━━ Data shown ━━

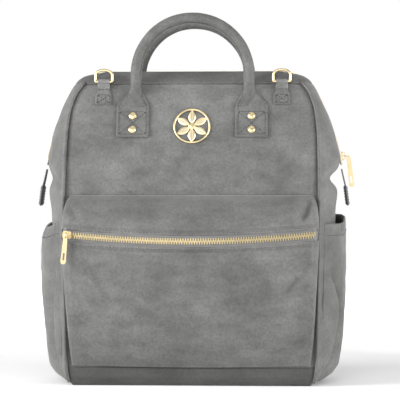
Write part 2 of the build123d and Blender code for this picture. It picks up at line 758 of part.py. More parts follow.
for side_name, x_sign in (("left", -1), ("right", 1)):
    save(back_strip(band_outline(STRAP, STRAP_WIDTH, (x_sign,)), STRAP_THICK), f"strap_{side_name}")
save(back_strip(band_outline(WEBBING, WEBBING_WIDTH), WEBBING_THICK), "strap_webbing")
with BuildSketch() as yoke_shape:
    with BuildLine():
        Polyline((-50, YOKE_LOW), (-50, YOKE_TOP), (50, YOKE_TOP), (50, YOKE_LOW), close=True)
    make_face()
save(back_strip(yoke_shape.sketch, 3.0, STRAP_THICK + 2 * GAP), "strap_yoke")
with BuildSketch() as anchors:
    for x_sign in (-1, 1):
        with BuildLine():
            Polyline(*[(x_sign * x, z) for x, z in ((104, 38), (131, 40), (140, 27), (106, 27))], close=True)
        make_face()
save(back_strip(anchors.sketch, 3.0), "webbing_anchors")

run = Vector(WEBBING[1][0] - WEBBING[0][0], 0, WEBBING[1][1] - WEBBING[0][1])
slope = (half_depth(WEBBING[1][1]) - half_depth(WEBBING[0][1])) / abs(WEBBING[1][1] - WEBBING[0][1])
for side_name, x_sign in (("left", -1), ("right", 1)):
    middle_x, middle_z = 109.8, 92.0
    face_y = half_depth(middle_z) + GAP + WEBBING_THICK + GAP
    along = Vector(x_sign * run.X, abs(run.Z) * slope, run.Z).normalized()
    face = Plane(origin=(x_sign * middle_x, face_y, middle_z), x_dir=along, z_dir=Vector(0, 1, -0.02))
    with BuildPart() as adjuster:
        with BuildSketch(face):
            RectangleRounded(16, 33, 3)
            with Locations((-3.4, 0), (3.4, 0)):
                Rectangle(3.4, 26, mode=Mode.SUBTRACT)
        extrude(amount=2.4)
    save(adjuster.part, f"adjuster_{side_name}")
    print("adjuster", side_name, tuple(along))
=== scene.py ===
"""Looks for the wide-mouth diaper backpack: soft grey imitation leather, gold hardware, studio light."""

import bpy
import math
import numpy as np
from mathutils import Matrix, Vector, noise


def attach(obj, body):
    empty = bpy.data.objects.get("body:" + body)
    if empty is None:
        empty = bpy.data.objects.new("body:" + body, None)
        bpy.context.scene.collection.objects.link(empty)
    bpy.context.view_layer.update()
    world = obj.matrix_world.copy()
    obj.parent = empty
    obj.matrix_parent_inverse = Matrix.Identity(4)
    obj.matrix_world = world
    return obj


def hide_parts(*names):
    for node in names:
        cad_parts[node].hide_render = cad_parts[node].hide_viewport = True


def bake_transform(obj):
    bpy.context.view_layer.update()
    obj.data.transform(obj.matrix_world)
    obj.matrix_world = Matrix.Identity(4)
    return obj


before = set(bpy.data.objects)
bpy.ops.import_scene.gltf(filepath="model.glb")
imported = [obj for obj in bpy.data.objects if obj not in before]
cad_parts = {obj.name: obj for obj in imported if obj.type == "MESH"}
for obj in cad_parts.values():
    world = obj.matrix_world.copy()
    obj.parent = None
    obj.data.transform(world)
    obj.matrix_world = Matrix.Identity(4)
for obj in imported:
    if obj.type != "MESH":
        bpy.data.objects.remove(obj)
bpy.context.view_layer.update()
MM = 0.001

# ---- the body's shape, in millimetres: height, half width of panel, half width at the side, half depth ----
TOP, SEAM, STRIP, PIVOT = 386.0, 370.0, 24.0, 268.0
BODY = np.array([
    (0, 145, 151, 65), (5, 148, 157.5, 69), (12, 149.5, 163, 72), (24, 151, 168.5, 73), (110, 153, 174, 75.5),
    (200, 154.5, 176, 73.5), (268, 154.5, 181, 62), (300, 154, 177.5, 51), (332, 151.5, 167.5, 40),
    (354, 145.5, 158, 32), (370, 135, 149, 25.5), (380, 120, 138, 18), (386, 105, 113, 10),
], float)
POUCH = np.array([
    (24, 144, 3), (34, 145.5, 9), (60, 148, 19), (120, 152, 33), (160, 154, 42), (178, 155, 43.5),
    (200, 154.5, 40), (216, 153, 30), (226, 150, 17), (232, 147, 4),
], float)
ZIP_LOW, ZIP_RISE, ZIP_OUT, ZIP_BACK, ZIP_END = 176.5, 8.0, 119.5, 14.0, 151.5


def smooth_rows(table, z):
    """Smooth, overshoot-free interpolation of every column of a section table at height z."""
    x, y = table[:, 0], table[:, 1:]
    z = min(max(z, x[0]), x[-1])
    i = min(max(int(np.searchsorted(x, z)) - 1, 0), len(x) - 2)
    h = np.diff(x)
    d = np.diff(y, axis=0) / h[:, None]

    def slope(k):
        if k == 0:
            return d[0]
        if k == len(x) - 1:
            return d[-1]
        a, b = d[k - 1], d[k]
        mean = 2 * a * b / np.where(a + b == 0, 1, a + b)
        return np.where(a * b > 0, mean, 0.0)

    t = (z - x[i]) / h[i]
    m0, m1 = slope(i) * h[i], slope(i + 1) * h[i]
    return ((2 * t**3 - 3 * t**2 + 1) * y[i] + (t**3 - 2 * t**2 + t) * m0
            + (3 * t**2 - 2 * t**3) * y[i + 1] + (t**3 - t**2) * m1)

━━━

Description of the task: Begin with the line containing "run = Vector(WEBBING[1][0]" and end with the line containing "obj.matrix_parent_inverse = Matrix.Identity(4)"; repeat every line from start to finish exactly, and nothing outside them.

Exercise solution:
run = Vector(WEBBING[1][0] - WEBBING[0][0], 0, WEBBING[1][1] - WEBBING[0][1])
slope = (half_depth(WEBBING[1][1]) - half_depth(WEBBING[0][1])) / abs(WEBBING[1][1] - WEBBING[0][1])
for side_name, x_sign in (("left", -1), ("right", 1)):
    middle_x, middle_z = 109.8, 92.0
    face_y = half_depth(middle_z) + GAP + WEBBING_THICK + GAP
    along = Vector(x_sign * run.X, abs(run.Z) * slope, run.Z).normalized()
    face = Plane(origin=(x_sign * middle_x, face_y, middle_z), x_dir=along, z_dir=Vector(0, 1, -0.02))
    with BuildPart() as adjuster:
        with BuildSketch(face):
            RectangleRounded(16, 33, 3)
            with Locations((-3.4, 0), (3.4, 0)):
                Rectangle(3.4, 26, mode=Mode.SUBTRACT)
        extrude(amount=2.4)
    save(adjuster.part, f"adjuster_{side_name}")
    print("adjuster", side_name, tuple(along))
=== scene.py ===
"""Looks for the wide-mouth diaper backpack: soft grey imitation leather, gold hardware, studio light."""

import bpy
import math
import numpy as np
from mathutils import Matrix, Vector, noise


def attach(obj, body):
    empty = bpy.data.objects.get("body:" + body)
    if empty is None:
        empty = bpy.data.objects.new("body:" + body, None)
        bpy.context.scene.collection.objects.link(empty)
    bpy.context.view_layer.update()
    world = obj.matrix_world.copy()
    obj.parent = empty
    obj.matrix_parent_inverse = Matrix.Identity(4)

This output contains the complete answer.